* [Work required]:
In the entries below, count every line with the string "bends". State the count and nothing else.

* [Stored records]:

==========

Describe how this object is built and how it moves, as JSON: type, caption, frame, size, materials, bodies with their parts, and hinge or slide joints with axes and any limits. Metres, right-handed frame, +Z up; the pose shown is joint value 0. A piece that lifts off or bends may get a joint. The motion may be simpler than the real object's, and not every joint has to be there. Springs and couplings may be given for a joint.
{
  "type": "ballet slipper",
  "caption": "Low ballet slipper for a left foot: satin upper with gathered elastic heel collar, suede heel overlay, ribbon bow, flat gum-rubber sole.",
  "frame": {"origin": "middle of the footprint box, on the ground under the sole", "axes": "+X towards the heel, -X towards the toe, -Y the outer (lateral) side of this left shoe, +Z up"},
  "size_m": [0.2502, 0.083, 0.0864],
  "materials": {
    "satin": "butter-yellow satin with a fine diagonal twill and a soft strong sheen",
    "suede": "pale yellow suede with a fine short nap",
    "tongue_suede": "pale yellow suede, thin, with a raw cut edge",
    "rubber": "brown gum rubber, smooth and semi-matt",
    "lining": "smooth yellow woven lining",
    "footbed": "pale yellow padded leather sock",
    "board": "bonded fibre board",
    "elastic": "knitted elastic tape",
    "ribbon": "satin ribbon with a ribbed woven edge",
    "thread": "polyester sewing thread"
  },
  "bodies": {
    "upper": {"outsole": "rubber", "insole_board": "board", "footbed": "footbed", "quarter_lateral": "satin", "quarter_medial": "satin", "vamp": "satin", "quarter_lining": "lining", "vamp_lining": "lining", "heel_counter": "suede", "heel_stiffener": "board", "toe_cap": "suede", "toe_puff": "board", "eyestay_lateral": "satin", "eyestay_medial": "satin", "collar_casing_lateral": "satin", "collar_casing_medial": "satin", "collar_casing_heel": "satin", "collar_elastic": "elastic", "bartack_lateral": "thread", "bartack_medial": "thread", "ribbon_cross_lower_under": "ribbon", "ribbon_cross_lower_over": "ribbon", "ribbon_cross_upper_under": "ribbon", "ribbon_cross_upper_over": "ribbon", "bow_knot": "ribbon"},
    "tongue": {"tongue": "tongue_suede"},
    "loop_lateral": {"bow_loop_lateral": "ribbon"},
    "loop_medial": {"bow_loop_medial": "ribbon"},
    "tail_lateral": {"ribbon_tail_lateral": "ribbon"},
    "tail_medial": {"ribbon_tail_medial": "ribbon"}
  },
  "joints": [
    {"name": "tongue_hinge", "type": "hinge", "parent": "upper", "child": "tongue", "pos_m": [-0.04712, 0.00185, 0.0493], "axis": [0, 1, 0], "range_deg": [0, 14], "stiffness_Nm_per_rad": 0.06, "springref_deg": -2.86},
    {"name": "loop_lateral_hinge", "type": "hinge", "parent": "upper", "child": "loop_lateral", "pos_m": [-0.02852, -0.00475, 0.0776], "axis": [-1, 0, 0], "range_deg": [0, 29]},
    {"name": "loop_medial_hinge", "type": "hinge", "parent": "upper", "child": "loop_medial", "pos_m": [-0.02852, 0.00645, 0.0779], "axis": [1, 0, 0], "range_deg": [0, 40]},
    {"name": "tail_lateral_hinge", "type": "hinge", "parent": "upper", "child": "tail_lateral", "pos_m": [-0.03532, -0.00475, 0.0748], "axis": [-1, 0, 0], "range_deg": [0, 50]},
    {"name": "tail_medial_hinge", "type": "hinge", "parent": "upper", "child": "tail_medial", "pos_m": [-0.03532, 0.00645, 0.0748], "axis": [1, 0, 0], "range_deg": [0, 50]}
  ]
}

==========

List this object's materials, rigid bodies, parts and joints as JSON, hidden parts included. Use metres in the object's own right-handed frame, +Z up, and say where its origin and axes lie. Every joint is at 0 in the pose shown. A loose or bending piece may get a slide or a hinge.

==========

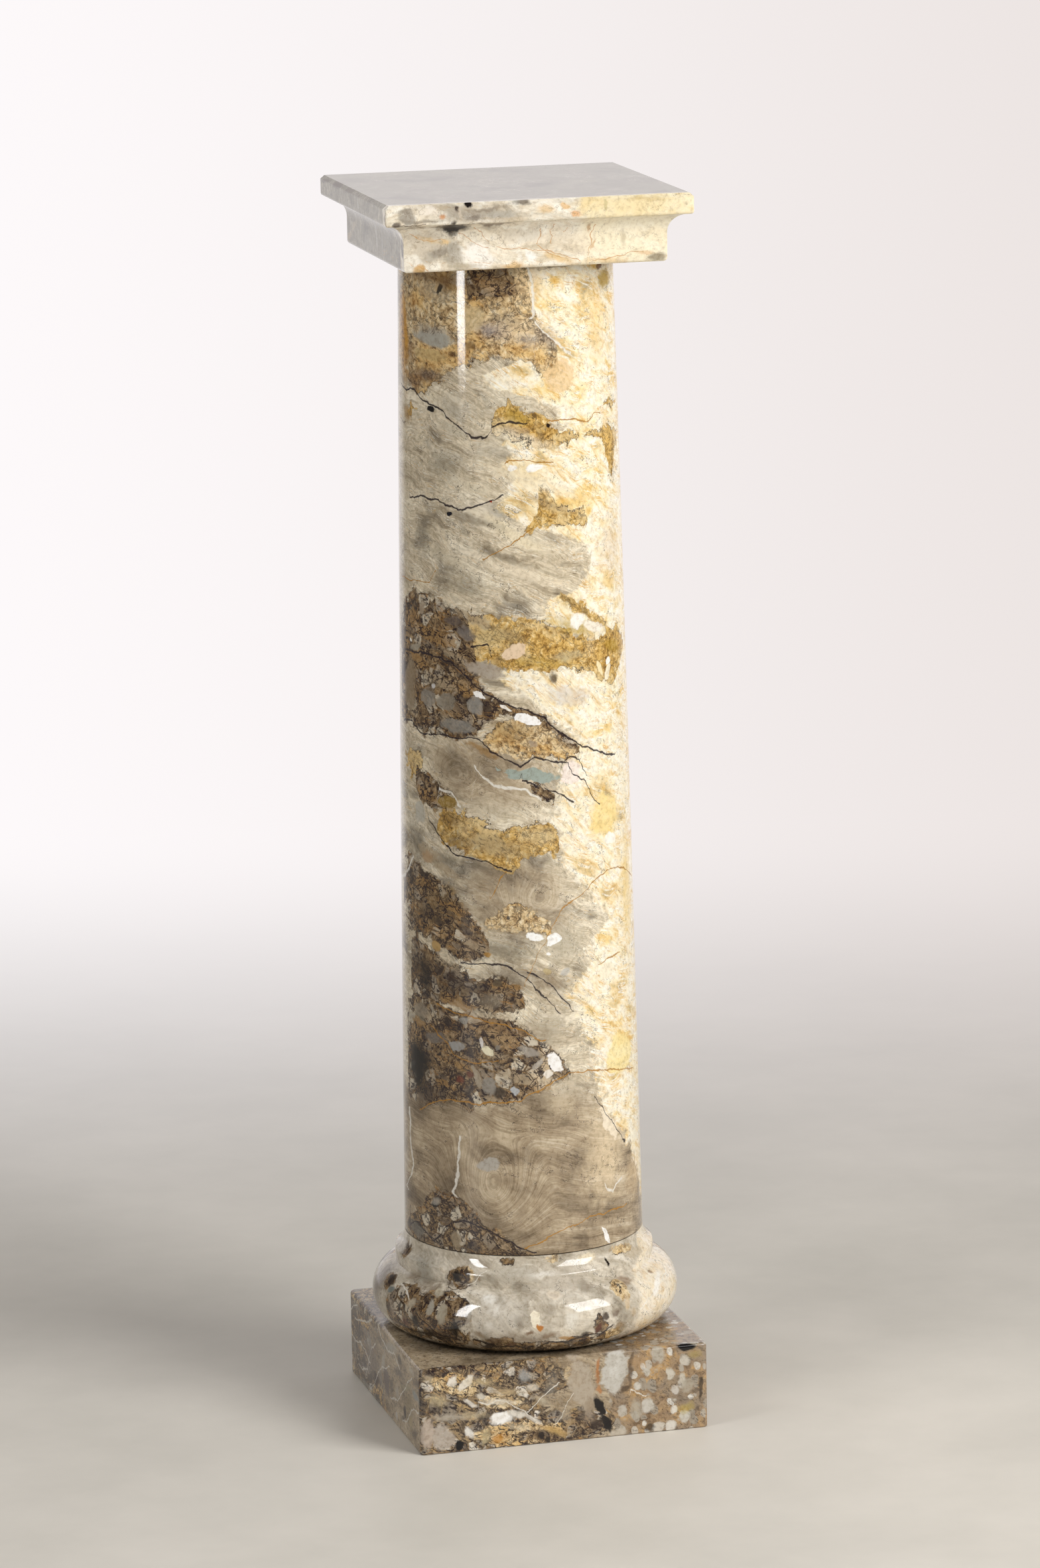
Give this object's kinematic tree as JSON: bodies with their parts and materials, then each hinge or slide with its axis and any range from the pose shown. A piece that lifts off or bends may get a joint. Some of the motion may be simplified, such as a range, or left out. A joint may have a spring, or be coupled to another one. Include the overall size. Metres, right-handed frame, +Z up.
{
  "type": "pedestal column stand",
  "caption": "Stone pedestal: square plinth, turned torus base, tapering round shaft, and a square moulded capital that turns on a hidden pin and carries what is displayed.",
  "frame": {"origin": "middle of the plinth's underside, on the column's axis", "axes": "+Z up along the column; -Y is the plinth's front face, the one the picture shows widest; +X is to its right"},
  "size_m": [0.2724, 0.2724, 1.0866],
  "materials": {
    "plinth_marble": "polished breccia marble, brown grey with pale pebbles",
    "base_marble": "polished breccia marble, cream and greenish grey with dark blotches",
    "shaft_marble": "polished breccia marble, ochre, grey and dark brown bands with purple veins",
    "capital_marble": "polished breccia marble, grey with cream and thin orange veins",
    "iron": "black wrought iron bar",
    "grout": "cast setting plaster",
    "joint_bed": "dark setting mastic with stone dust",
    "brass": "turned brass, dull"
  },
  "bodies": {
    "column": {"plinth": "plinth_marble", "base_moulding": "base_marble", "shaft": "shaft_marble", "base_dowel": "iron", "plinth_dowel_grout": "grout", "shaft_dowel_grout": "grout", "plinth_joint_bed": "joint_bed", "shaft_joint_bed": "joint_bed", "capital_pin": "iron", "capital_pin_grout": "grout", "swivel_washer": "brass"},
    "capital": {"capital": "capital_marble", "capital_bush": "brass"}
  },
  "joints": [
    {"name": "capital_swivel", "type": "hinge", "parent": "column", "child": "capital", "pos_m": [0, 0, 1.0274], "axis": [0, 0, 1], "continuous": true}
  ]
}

==========

* [Answer to the task]:
2